As Matt Norlander and I have discussed many times on the Eye On College Basketball Podcast, the most obvious problem with a salary cap for entire athletic departments is that all athletic departments don’t have football rosters to purchase. In other words, at a place like Alabama, the school is expected to devote the majority of that $20.5 million to football, leaving relatively little for other sports, most notably men’s basketball. Meantime, at a place like St. John’s, where there is no football, the overwhelming majority of that $20.5 million could be spent however Hall of Fame basketball coach Rick Pitino sees fit.
Now, let’s be real.
Do you actually think a SEC school with millions tied up in football is going to concede a recruiting battle in basketball to a Big East program sans football because, you know, the money just isn’t in the budget, according to the rules? LOL. When it comes to that, not all basketball staffs, but certainly lots, will simply do what they’ve always done, i.e., find a way to get the player even if it requires circumventing the rules.

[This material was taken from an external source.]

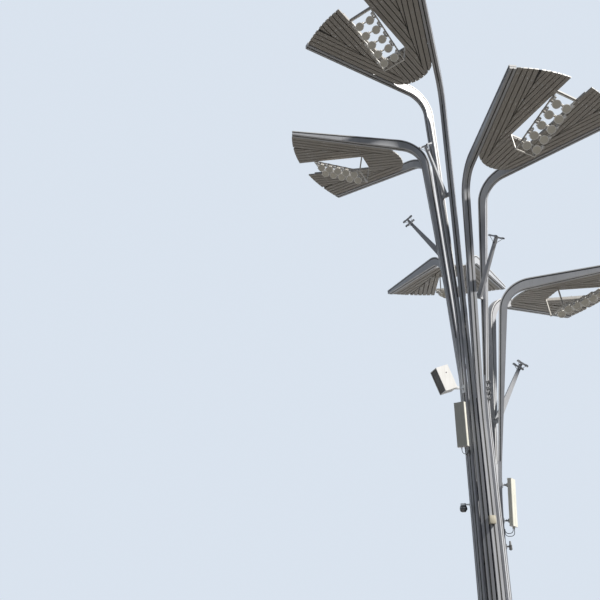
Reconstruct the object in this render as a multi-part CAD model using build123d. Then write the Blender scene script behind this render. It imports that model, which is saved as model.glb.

Again, this weekend, cheating returned to college sports.
It’s inevitable.
Every Power Four conference features a coach who has violated one recruiting rule or another. If you think they won’t do it again, if required, you’re silly. And now every time a player picks a school with little known-money left in the budget over a school that’s reportedly offering much more, fans on the wrong end of the commitment will assume something happened in violation of the rules and scream for an investigation.
We lived that life for decades. Who really wanted that again?
And don’t even get me started on the document Power Four conferences are circulating that’s intended to force schools to play by the rules or face serious consequences. Among other things, schools are being asked to forfeit their right to legally challenge the new enforcement entity on any and all decisions. Reportedly, schools that refuse to sign the document could face expulsion from their conferences.
Please.
All it will take for this goofy idea to fail is one powerful school — like, say, Texas or Ohio State — declining to sign it, at which point other schools will say, “If they’re not signing it, we’re not signing it.”
Then what?
Do you really think the SEC is going to expel Texas? Do you really think the Big Ten is going to expel Ohio State? Do you really think the television networks paying billions to those conferences would allow it?
Please.
Now, to NIL.
According to the settlement, a new thing called the NIL Go clearinghouse will be charged with approving future NIL deals to ensure they are within a “reasonable range of compensation based on multiple factors.”
I look forward to the word “reasonable” appearing in court.
Don’t ever forget how we got here — specifically by the NCAA being sued repeatedly for illegally limiting the earning power of student-athletes. So what do you think is going to happen when a school with serious softball ambitions like Texas Tech offers a NIL deal worth more than a million dollars to the next NiJaree Canaday? Let me tell you what. NIL Go will likely deem the deal “unreasonable” for obvious reasons and void it. Then everybody will be back in court based on the idea that, once again, a student-athlete’s earning power is being illegally limited.
Rinse and repeat.
Last month, NIL Go officials told ACC administrators that more than 70% of current NIL deals with booster collectives would have been denied according to the new rules. That suggests NIL Go will frequently be in the business of telling student-athletes they cannot take what somebody is willing to give them, and not every student-athlete will accept that decision without pursuing legal action.
The end of chaos?
Hahaha. No way!
Trust me when I tell you, this is only the beginning. Because when a solution to a problem just creates more problems, you’re not really fixing anything as much as you’re simply trading in one set of issues for a new set of issues that will have to be addressed again, sooner or later. Like Talty wrote, congrats to the attorneys. They’re the real winners here, as always.